The last photo taken of me with Pap-Pap, summer 2011.
This past weekend, the looking backward to move forward came for me in the form of removing the wrenches that have hung on Pap-Pap’s pegboard for as long as I can remember, and packing away the well-organized coffee cans and margarine tubs of precisely labels nails and screws of every size that he had been accumulating since the time my Dad was in middle school. Each item I packed away emanated his spirit and the decades of intentionality, of acquiring, giving, and finding purpose for these things.  Though he was not there in person to pass on his collection, I felt honored to be trusted by my family to continue his legacy, to take up this treasure that others may have put in the scrap metal pile. 

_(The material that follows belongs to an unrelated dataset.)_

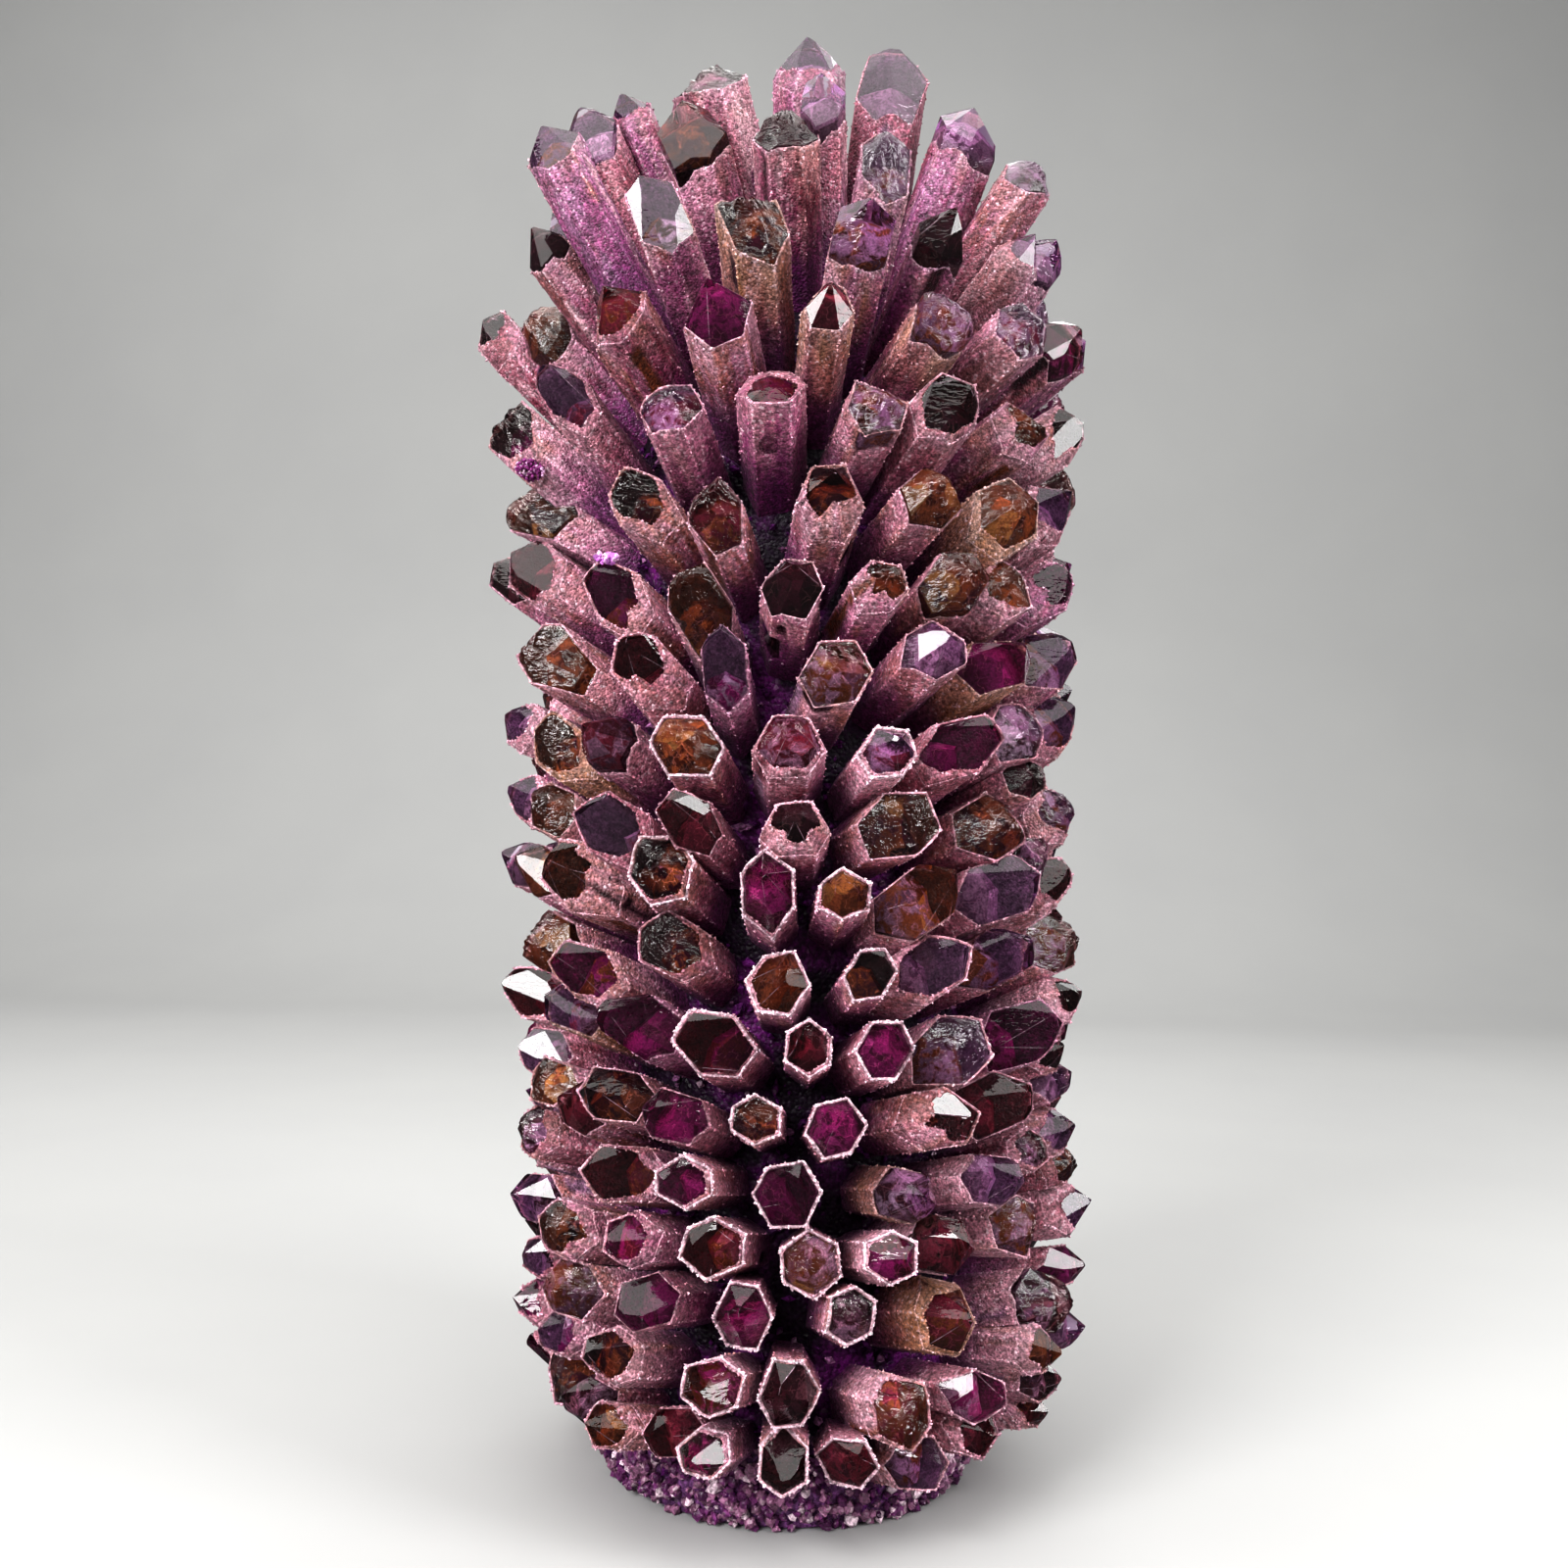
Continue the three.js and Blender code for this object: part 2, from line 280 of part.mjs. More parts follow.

By the time we left Pittsburgh, my little 92 Toyota was packed to the absolute max with tarps, folding aluminum lawn chairs, shovels, picks, iron bars and several of his old wooden boxes filled with a few of your common files, wrenches, and hammers (the screw drivers had all been scavenged by my father’s generation) but the majority of what filled the 5 old and new tool boxes I found were things that you need every once and a while but you always wish you had, specialty tools, soldering irons, glue guns, and plenty of his homemade inventions. He had saved nutpickers, Tic-Tac containers, hunks of lead, popsicle sticks, toothbrushes, bits of garden hose attached to old saw-zall blades and created tools. He had had specific purposes for these items, and use them to fix things that I can’t even imagine. It was great to have my dad there to reminisce and explain how and when Pap-Pap had used many of these self-creations, but there were other things that surly, only he could have explained (e.g. a drawer full of peanut can peel-back tin lids). 

After seeing the sagging truck bed, Paige, I know, was a bit worried about starting my own trend of accumulating, but I defended the duality of utility and heirloom, but she says the former is subjective. But I also know that she is just as excited as me to have Pap Pap’s resourcefulness live on to inspire us as we begin our journey together.